INSTRUCTIONS TO FOLLOW: Repeat exactly the lines from the start of the material below up to and including the "side_gap = 0.2" line.
--- start ---
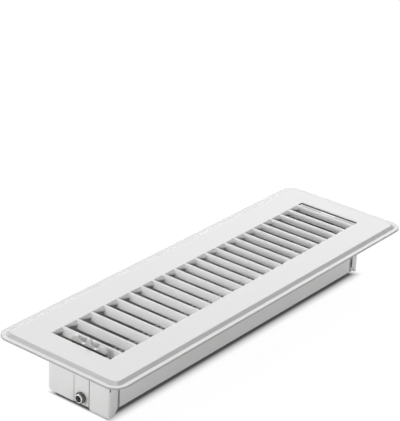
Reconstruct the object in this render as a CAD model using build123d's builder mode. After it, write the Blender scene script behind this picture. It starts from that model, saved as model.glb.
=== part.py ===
from build123d import *
from math import atan2, cos, degrees, hypot, radians, sin, tan
import os

os.makedirs("parts", exist_ok=True)

# Floor register for a 2-1/4 x 10 in duct opening, in millimetres.
# X runs along its length with the lever end at -X, and Z = 0 is the foot of the duct box.

# Overall sizes
face_length = 292.1
face_width = 95.25
drop = 37.5
step_height = 1.4

# Face plate: a flat rim, a pressed step and a raised field with louvres
face_sheet = 0.9
rim_width = 3.0
step_run = 2.6
corner_radius = 9.5
field_edge_radius = 0.9
rim_edge_break = 0.3

# Louvres, placed from the inside of the duct box
opening_margin = 0.6
neck_run = 2.5
first_edge_step = 1.4
first_bar_step = 11.5
last_bar_step = 6.95
bar_count = 23
pitch_growth = 0.0096
tightest_step = 16.2
bar_width = 1.2
fold_radius = 1.05
fin_share_near = 0.36
fin_share_far = 0.235
lean_near = 40.0
lean_far = 10.0
neck_depth = 1.6
lip_run = 5.9
lip_radius = 2.2
lip_turn = 50.0
lip_straight = 0.2

# Duct box
wall_sheet = 0.6
near_overhang = 21.15
far_overhang = 18.0
box_width = 49.4
side_depth = 33.0
side_flange = 6.0
lap = 6.7
panel_top_gap = 2.0
bend_radius = 2.0
seam_y = -8.6
crease_y = 4.2
joggle_run = 0.9
inner_panel_reach = 20.0
inner_panel_lift = 1.2
foot_chamfer_y = 4.1
foot_chamfer_z = 1.8
lap_slant = 4.8
tab_corner = 1.6
tab_rise = 0.3
tab_slope = 2.0
lance_y = -23.9
lance_z = 19.5
lance_width = 0.7
lance_height = 3.0
lance_dot_step = 2.2

# Lever and its pivot
pivot_y = -2.0
pivot_z = 5.8
tube_radius = 2.8
tube_bore = 2.15
tube_out = 2.3
tube_break = 0.25
running_fit = 0.05
lever_sheet = 2.0
lever_step = 5.9
hub_radius = 5.2
head_above = 3.9
head_half_angle = 22.5
head_tilt = 1.2
head_shoulder = 2.6
scallop_radius = 3.1
scallop_offset = 4.6
scallop_sink = 1.3
scallop_round = 1.2
pin_slot_wall = 2.2
ring_radius = 3.5
ring_length = 1.4
bush_wall = 1.5
tube_past = 0.4
washer_sheet = 0.3
washer_radius = 5.0
washer_foot = 4.0
washer_crown = 1.5
washer_clearance = 0.25
side_gap = 0.2

# Damper
leaf_side_gap = 0.7
leaf_middle_gap = 0.8
leaf_end_gap = 1.6
leaf_axis_z = 13.5
leaf_sheet = 0.6
leaf_drop = 2.2
bead_half = 3.2
bead_rise = 1.0
lever_closed = 9.0
lever_open = -17.0
leaf_ratio = 3.2
bracket_sheet = 0.8
near_bracket_step = 8.4
far_bracket_step = 9.0
bracket_flange = 5.0
bracket_bend = 1.2
bracket_bottom = 1.2
bracket_shoulder = 5.2
bracket_tongue = 12.0
bracket_top = 29.0
axle_radius = 1.5
pin_radius = 1.2
pin_head = 0.8
pin_head_step = 0.4
axle_past = 0.8
ear_round = 3.2
ear_half = 7.0
ear_sides = 8
ear_wall = 1.6
drive_slot_play = 0.3
tie_reach = 6.0
tie_sheet = 0.8
tie_gap = 0.3
tie_half = 2.4

# Levels that follow from the sizes above
rim_top = drop
field_top = rim_top + step_height
field_under = field_top - face_sheet
side_bottom = drop - side_depth
panel_top = field_under - panel_top_gap

# Places across the box
lap_face = box_width / 2
side_face = lap_face - wall_sheet
side_inner = side_face - wall_sheet
opening_half = side_inner - opening_margin
fin_half = opening_half - neck_run
leaf_width = side_inner - leaf_side_gap - leaf_middle_gap / 2
leaf_spacing = leaf_width + leaf_middle_gap

# Places along the box
box_near_x = near_overhang - face_length / 2
box_far_x = face_length / 2 - far_overhang
first_edge_x = box_near_x + first_edge_step
lever_x = box_near_x + lever_step
bracket_near_x = box_near_x + near_bracket_step
bracket_far_x = box_far_x - far_bracket_step
leaf_near_x = bracket_near_x + bracket_sheet + leaf_end_gap
leaf_far_x = bracket_far_x - bracket_sheet - leaf_end_gap

# Places round the lever's pivot
tube_bearing = tube_radius + running_fit
head_radius = field_top + head_above - pivot_z
head_angle = 90 + head_tilt
scallop_centre = head_radius - scallop_sink
scallop_angle = degrees(atan2(scallop_offset, scallop_centre))


def yz_plane(x):
    """A sketch plane across the register, with local x along Y and local y along Z."""
    return Plane(origin=(x, 0, 0), x_dir=(0, 1, 0), z_dir=(1, 0, 0))


def polar(centre, radius, angle):
    """A point on a circle in a sketch, from an angle in degrees."""
    return (centre[0] + radius * cos(radians(angle)), centre[1] + radius * sin(radians(angle)))


def toward_far(index, near_value, far_value):
    """A value that changes evenly from the first bar to the last."""
    return near_value + (far_value - near_value) * index / (bar_count - 1)


def keep(builder, name):
    """Label a finished piece and write its file."""
    builder.part.label = name
    export_step(builder.part, f"parts/{name}.step")


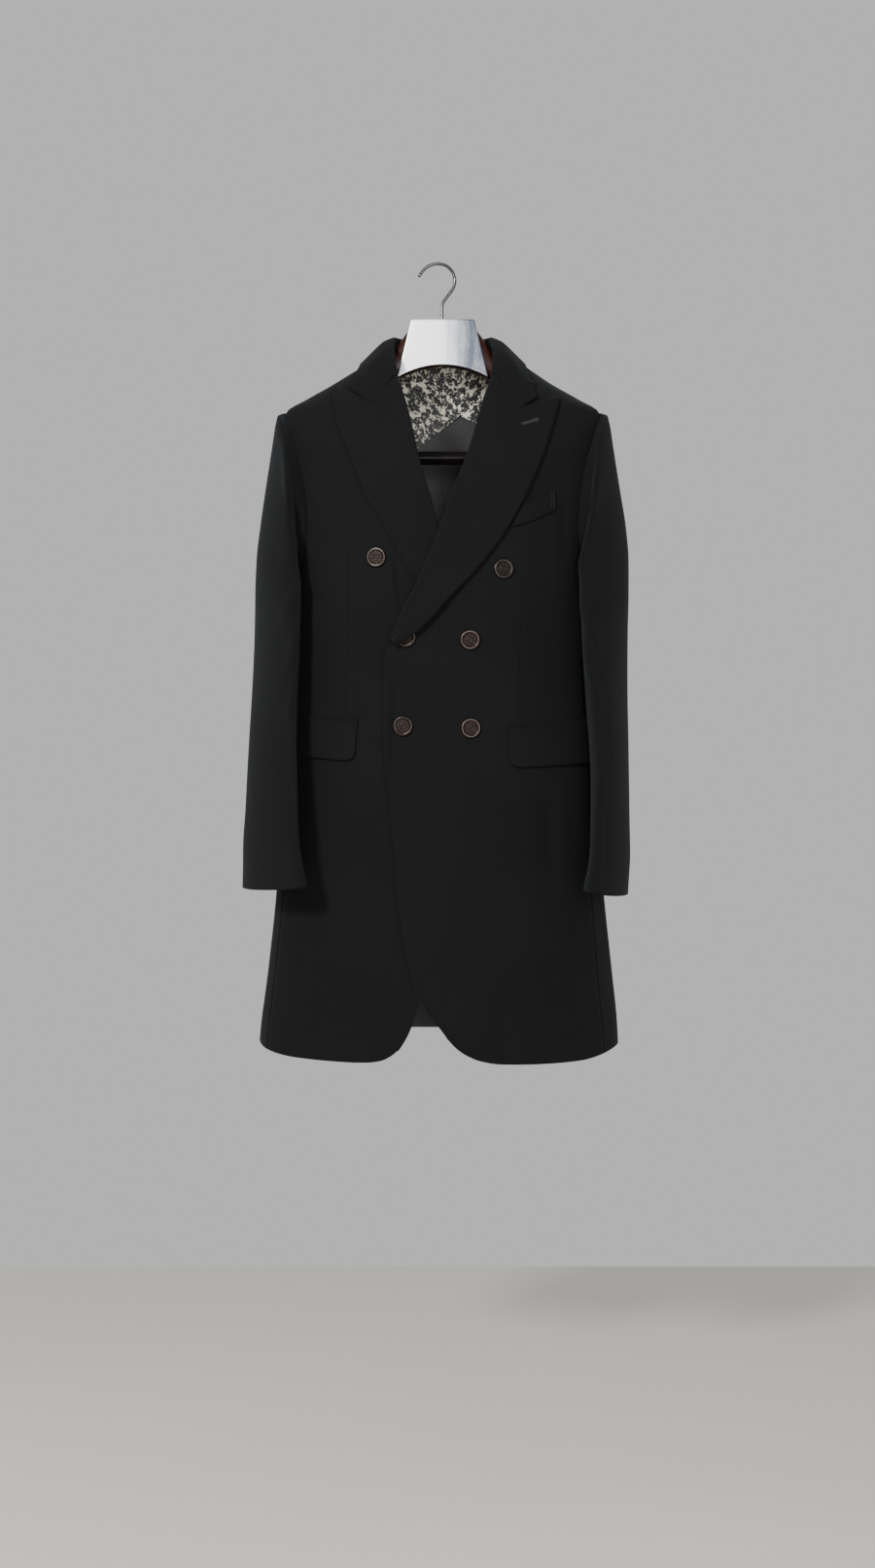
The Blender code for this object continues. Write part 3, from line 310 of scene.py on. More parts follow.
# The yoke's lower edge, by the distance from the coat's centre
YOKE_EDGE = ((-0.1900, -0.3250), (-0.0900, -0.2793), (-0.0378, -0.2410), (0.0266, -0.1937),
             (0.0498, -0.2058), (0.1900, -0.2900))
YOKE_TOP = -0.1275
YOKE_EDGE_LEVEL = -0.2200

NECK_TOP = -0.1290
BACK_NECK_TOP = -0.1243
SKIRT_LEVELS = (-0.4730, -0.5050, -0.5265, -0.5550, -0.6000, -0.6500, -0.7100,
                -0.7800, -0.8500, -0.9200)
KNEE = -0.9200
CENTRE_SEAM_ANGLE = 0.035
SEAM_ANGLE = 0.11
RIDGE_ANGLE = 0.15
# How far a rim stands out of its grid, in walls: pressed together in a seam, rounded if free
SEAM_REACH = 0.62
EDGE_REACH = 0.45
ROLL_GAP = 0.0009
ROLL_FADE = 0.012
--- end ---
SOLUTION FOR THIS TASK:
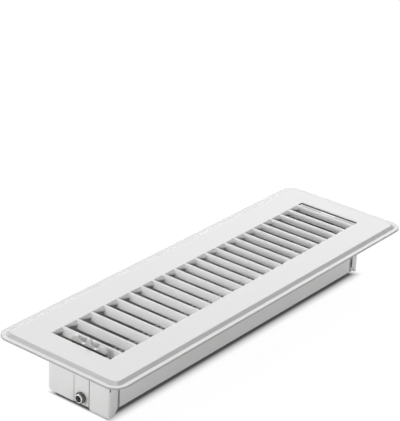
Reconstruct the object in this render as a CAD model using build123d's builder mode. After it, write the Blender scene script behind this picture. It starts from that model, saved as model.glb.
=== part.py ===
from build123d import *
from math import atan2, cos, degrees, hypot, radians, sin, tan
import os

os.makedirs("parts", exist_ok=True)

# Floor register for a 2-1/4 x 10 in duct opening, in millimetres.
# X runs along its length with the lever end at -X, and Z = 0 is the foot of the duct box.

# Overall sizes
face_length = 292.1
face_width = 95.25
drop = 37.5
step_height = 1.4

# Face plate: a flat rim, a pressed step and a raised field with louvres
face_sheet = 0.9
rim_width = 3.0
step_run = 2.6
corner_radius = 9.5
field_edge_radius = 0.9
rim_edge_break = 0.3

# Louvres, placed from the inside of the duct box
opening_margin = 0.6
neck_run = 2.5
first_edge_step = 1.4
first_bar_step = 11.5
last_bar_step = 6.95
bar_count = 23
pitch_growth = 0.0096
tightest_step = 16.2
bar_width = 1.2
fold_radius = 1.05
fin_share_near = 0.36
fin_share_far = 0.235
lean_near = 40.0
lean_far = 10.0
neck_depth = 1.6
lip_run = 5.9
lip_radius = 2.2
lip_turn = 50.0
lip_straight = 0.2

# Duct box
wall_sheet = 0.6
near_overhang = 21.15
far_overhang = 18.0
box_width = 49.4
side_depth = 33.0
side_flange = 6.0
lap = 6.7
panel_top_gap = 2.0
bend_radius = 2.0
seam_y = -8.6
crease_y = 4.2
joggle_run = 0.9
inner_panel_reach = 20.0
inner_panel_lift = 1.2
foot_chamfer_y = 4.1
foot_chamfer_z = 1.8
lap_slant = 4.8
tab_corner = 1.6
tab_rise = 0.3
tab_slope = 2.0
lance_y = -23.9
lance_z = 19.5
lance_width = 0.7
lance_height = 3.0
lance_dot_step = 2.2

# Lever and its pivot
pivot_y = -2.0
pivot_z = 5.8
tube_radius = 2.8
tube_bore = 2.15
tube_out = 2.3
tube_break = 0.25
running_fit = 0.05
lever_sheet = 2.0
lever_step = 5.9
hub_radius = 5.2
head_above = 3.9
head_half_angle = 22.5
head_tilt = 1.2
head_shoulder = 2.6
scallop_radius = 3.1
scallop_offset = 4.6
scallop_sink = 1.3
scallop_round = 1.2
pin_slot_wall = 2.2
ring_radius = 3.5
ring_length = 1.4
bush_wall = 1.5
tube_past = 0.4
washer_sheet = 0.3
washer_radius = 5.0
washer_foot = 4.0
washer_crown = 1.5
washer_clearance = 0.25
side_gap = 0.2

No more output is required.